** Start of Information provided **
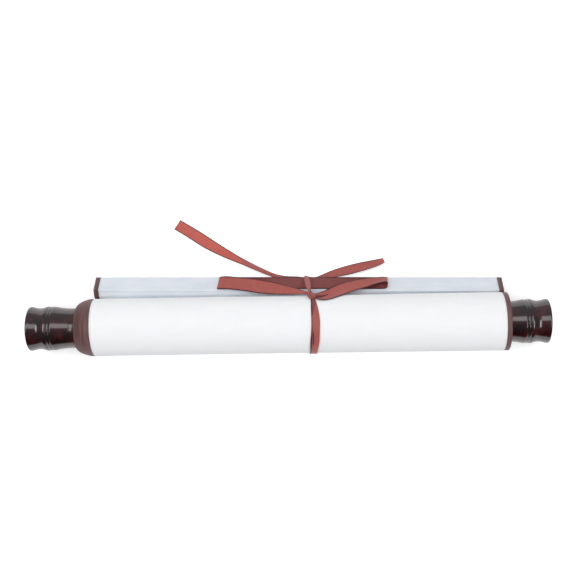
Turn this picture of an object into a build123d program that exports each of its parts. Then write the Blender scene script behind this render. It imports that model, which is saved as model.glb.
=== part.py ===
"""A hanging scroll of white paper, rolled up on its rod and tied with a flat ribbon.

Millimetres, +Z up. X runs along the roller. The origin lies on the table, under the roller's axis,
halfway between the two knobs. The roll rests on its flat spot, and the batten of the sheet's top
edge lies behind it, on the +Y side.
"""

from build123d import *

from math import acos, atan2, cos, hypot, pi, radians, sin, sqrt, tan
import os

os.makedirs("parts", exist_ok=True)

# Roller: a straight rod with a tenon at each end, and a turned knob on each tenon
rod_radius = 13.9
bare_rod_length = 0.8
tenon_radius = 5.0
tenon_length = 14.0
tenon_clearance = 0.1
socket_end_gap = 0.6

# Knob, turned like a bamboo node: radii, and places measured back from its rim
knob_length = 31.4
knob_base_radius = 14.1
knob_swell_radius = 14.4
knob_swell_from_rim = 23.4
node_radius = 15.6
node_from_rim = 17.0
groove_radius = 15.25
groove_from_rim = 14.9
second_node_radius = 15.8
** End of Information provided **
[Your instructions]:
Reproduce every line of the material above exactly.

[Answer in full]:
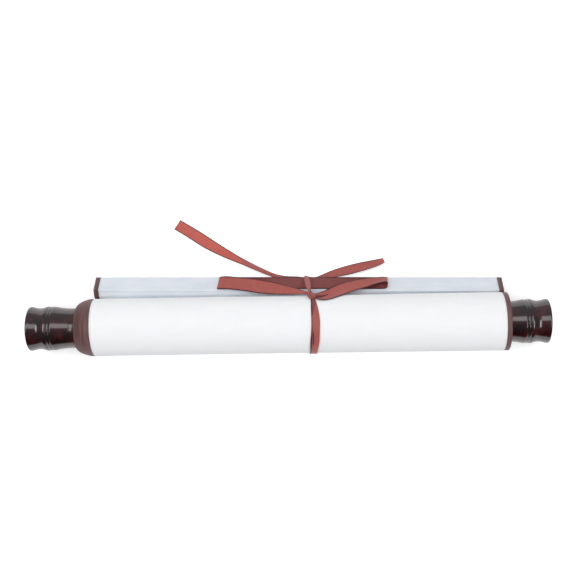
Turn this picture of an object into a build123d program that exports each of its parts. Then write the Blender scene script behind this render. It imports that model, which is saved as model.glb.
=== part.py ===
"""A hanging scroll of white paper, rolled up on its rod and tied with a flat ribbon.

Millimetres, +Z up. X runs along the roller. The origin lies on the table, under the roller's axis,
halfway between the two knobs. The roll rests on its flat spot, and the batten of the sheet's top
edge lies behind it, on the +Y side.
"""

from build123d import *

from math import acos, atan2, cos, hypot, pi, radians, sin, sqrt, tan
import os

os.makedirs("parts", exist_ok=True)

# Roller: a straight rod with a tenon at each end, and a turned knob on each tenon
rod_radius = 13.9
bare_rod_length = 0.8
tenon_radius = 5.0
tenon_length = 14.0
tenon_clearance = 0.1
socket_end_gap = 0.6

# Knob, turned like a bamboo node: radii, and places measured back from its rim
knob_length = 31.4
knob_base_radius = 14.1
knob_swell_radius = 14.4
knob_swell_from_rim = 23.4
node_radius = 15.6
node_from_rim = 17.0
groove_radius = 15.25
groove_from_rim = 14.9
second_node_radius = 15.8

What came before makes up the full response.